## Your objective
Reproduce each line of the material precisely.

## Provided material
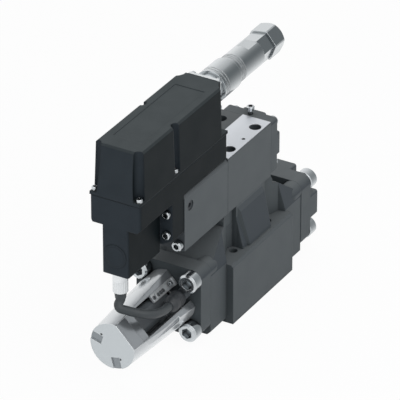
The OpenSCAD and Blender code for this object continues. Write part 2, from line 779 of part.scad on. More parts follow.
// The terminal bracket stands beside the plug, on the coil and against the end cap
module sensor_bracket() {
    plate_l = 28;
    plate_w = 7.2;
    y0 = 4.4;
    color(dark_steel) in_window() difference() {
        union() {
            translate([-cap_x - plate_l, y0, coil_d / 2 - 1.2]) cube([plate_l, plate_w, 2.4]);
            translate([-cap_x - bracket_t, y0, coil_d / 2 - 1.2]) cube([bracket_t, plate_w, 7.6]);
            translate([-cap_x - 24, y0 + 1, coil_d / 2 + 1]) cube([12, plate_w - 2, 3]);
        }
        translate([0, bracket_screw_at.x, bracket_screw_at.y])
            rod_x(m2[0] + 2 * fit, -cap_x - bracket_t - cut, -cap_x + cut);
        for (k = [0:2]) translate([-cap_x - 21.5 + 3.6 * k, y0 + plate_w / 2, coil_d / 2 + 1]) cylinder(d = 1.8, h = 4);
        translate([-cap_x - plate_l + 1.8, y0 + plate_w / 2, coil_d / 2 - 2]) cylinder(d = m2[0] + 2 * fit, h = 5);
    }
}

module sensor_bracket_screws() {
    color(steel) {
        bracket_screw_places() translate([-cap_x - bracket_t, 0, 0]) faces_front() screw(m2, bracket_t + 3);
        foot_screw_places() translate([-cap_x - foot_wall, 0, 0]) faces_front() screw(m3, foot_wall + 4.8);
    }
}

module sensor_socket() {
    color(dark_steel) translate([0, sensor_plug_b.y, sensor_plug_b.z]) {
        rod_x(9.6, sensor_plug_b.x, -cap_x);
        rod_x(socket_spigot_d, -cap_x - cut, -cap_x + 4.5);
    }
}

module sensor_plug() {
    l = norm(sensor_plug_b - sensor_plug_a);
    color(rubber) difference() {
        between(sensor_plug_a, sensor_plug_b) {
            cylinder(d1 = cable_d + 2.4, d2 = sensor_plug_d, h = 4);
            translate([0, 0, 4]) cylinder(d = sensor_plug_d, h = l - 4);
        }
        translate([sensor_plug_b.x, -40, 20]) cube([20, 60, 50]);
    }
}

module sensor_cable() {
    color(rubber) sweep(smooth(cable_points, 3), cable_d, 12, [1, 1, 0.3]);
}

module box_cable_plug() {
    color(black) translate([box_socket_x, 0, 0]) {
        translate([0, 0, cable_points[0].z]) cylinder(d1 = cable_d + 1.4, d2 = 10, h = box_socket_z - cable_points[0].z);
        translate([0, 0, box_socket_z]) cylinder(d = box_plug_d, h = box_plug_l);
    }
}

// The knurled nut turns on the plug and screws onto the socket
module box_plug_nut() {
    ribs = 24;
    top = leg_z - 1;
    color(steel) translate([box_socket_x, 0, 0]) difference() {
        translate([0, 0, box_socket_z + 0.05]) cylinder(d = box_nut_d, h = top - box_socket_z - 0.05);
        translate([0, 0, box_socket_z - cut]) cylinder(d = box_plug_d + 0.1, h = box_plug_l);
        translate([0, 0, box_socket_z + 2]) cylinder(d = box_socket_d + 0.1, h = 20);
        for (k = [0:ribs - 1]) rotate([0, 0, 360 * k / ribs])
            translate([box_nut_d / 2 + 0.25, 0, box_socket_z - 1]) cylinder(d = 1, h = 11, $fn = 12);
    }
}

module box_sensor_socket() {
    mouth = box_socket_z + box_plug_l;
    color(steel) translate([box_socket_x, 0, 0]) {
        translate([0, 0, mouth]) cylinder(d = box_socket_d, h = leg_z - mouth);
        translate([0, 0, leg_z - 0.9]) cylinder(d = 11.4, h = 0.9);
        translate([0, 0, leg_z - cut]) cylinder(d = box_plug_d, h = box_wall + 4 + cut);
    }
}

// Pilot valve

// A fine groove runs round the joint with the actuator
module pilot_block() {
    translate([pilot_x0 + joint_groove, -pilot_w / 2, pilot_z]) cube([pilot_l - joint_groove, pilot_w, pilot_h]);
    translate([pilot_x0, -pilot_w / 2 + joint_groove, pilot_z])
        cube([joint_groove + cut, pilot_w - 2 * joint_groove, pilot_h - joint_groove]);
}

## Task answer
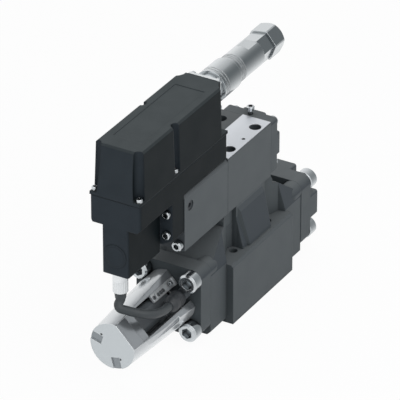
The OpenSCAD and Blender code for this object continues. Write part 2, from line 779 of part.scad on. More parts follow.
// The terminal bracket stands beside the plug, on the coil and against the end cap
module sensor_bracket() {
    plate_l = 28;
    plate_w = 7.2;
    y0 = 4.4;
    color(dark_steel) in_window() difference() {
        union() {
            translate([-cap_x - plate_l, y0, coil_d / 2 - 1.2]) cube([plate_l, plate_w, 2.4]);
            translate([-cap_x - bracket_t, y0, coil_d / 2 - 1.2]) cube([bracket_t, plate_w, 7.6]);
            translate([-cap_x - 24, y0 + 1, coil_d / 2 + 1]) cube([12, plate_w - 2, 3]);
        }
        translate([0, bracket_screw_at.x, bracket_screw_at.y])
            rod_x(m2[0] + 2 * fit, -cap_x - bracket_t - cut, -cap_x + cut);
        for (k = [0:2]) translate([-cap_x - 21.5 + 3.6 * k, y0 + plate_w / 2, coil_d / 2 + 1]) cylinder(d = 1.8, h = 4);
        translate([-cap_x - plate_l + 1.8, y0 + plate_w / 2, coil_d / 2 - 2]) cylinder(d = m2[0] + 2 * fit, h = 5);
    }
}

module sensor_bracket_screws() {
    color(steel) {
        bracket_screw_places() translate([-cap_x - bracket_t, 0, 0]) faces_front() screw(m2, bracket_t + 3);
        foot_screw_places() translate([-cap_x - foot_wall, 0, 0]) faces_front() screw(m3, foot_wall + 4.8);
    }
}

module sensor_socket() {
    color(dark_steel) translate([0, sensor_plug_b.y, sensor_plug_b.z]) {
        rod_x(9.6, sensor_plug_b.x, -cap_x);
        rod_x(socket_spigot_d, -cap_x - cut, -cap_x + 4.5);
    }
}

module sensor_plug() {
    l = norm(sensor_plug_b - sensor_plug_a);
    color(rubber) difference() {
        between(sensor_plug_a, sensor_plug_b) {
            cylinder(d1 = cable_d + 2.4, d2 = sensor_plug_d, h = 4);
            translate([0, 0, 4]) cylinder(d = sensor_plug_d, h = l - 4);
        }
        translate([sensor_plug_b.x, -40, 20]) cube([20, 60, 50]);
    }
}

module sensor_cable() {
    color(rubber) sweep(smooth(cable_points, 3), cable_d, 12, [1, 1, 0.3]);
}

module box_cable_plug() {
    color(black) translate([box_socket_x, 0, 0]) {
        translate([0, 0, cable_points[0].z]) cylinder(d1 = cable_d + 1.4, d2 = 10, h = box_socket_z - cable_points[0].z);
        translate([0, 0, box_socket_z]) cylinder(d = box_plug_d, h = box_plug_l);
    }
}

// The knurled nut turns on the plug and screws onto the socket
module box_plug_nut() {
    ribs = 24;
    top = leg_z - 1;
    color(steel) translate([box_socket_x, 0, 0]) difference() {
        translate([0, 0, box_socket_z + 0.05]) cylinder(d = box_nut_d, h = top - box_socket_z - 0.05);
        translate([0, 0, box_socket_z - cut]) cylinder(d = box_plug_d + 0.1, h = box_plug_l);
        translate([0, 0, box_socket_z + 2]) cylinder(d = box_socket_d + 0.1, h = 20);
        for (k = [0:ribs - 1]) rotate([0, 0, 360 * k / ribs])
            translate([box_nut_d / 2 + 0.25, 0, box_socket_z - 1]) cylinder(d = 1, h = 11, $fn = 12);
    }
}

module box_sensor_socket() {
    mouth = box_socket_z + box_plug_l;
    color(steel) translate([box_socket_x, 0, 0]) {
        translate([0, 0, mouth]) cylinder(d = box_socket_d, h = leg_z - mouth);
        translate([0, 0, leg_z - 0.9]) cylinder(d = 11.4, h = 0.9);
        translate([0, 0, leg_z - cut]) cylinder(d = box_plug_d, h = box_wall + 4 + cut);
    }
}

// Pilot valve

// A fine groove runs round the joint with the actuator
module pilot_block() {
    translate([pilot_x0 + joint_groove, -pilot_w / 2, pilot_z]) cube([pilot_l - joint_groove, pilot_w, pilot_h]);
    translate([pilot_x0, -pilot_w / 2 + joint_groove, pilot_z])
        cube([joint_groove + cut, pilot_w - 2 * joint_groove, pilot_h - joint_groove]);
}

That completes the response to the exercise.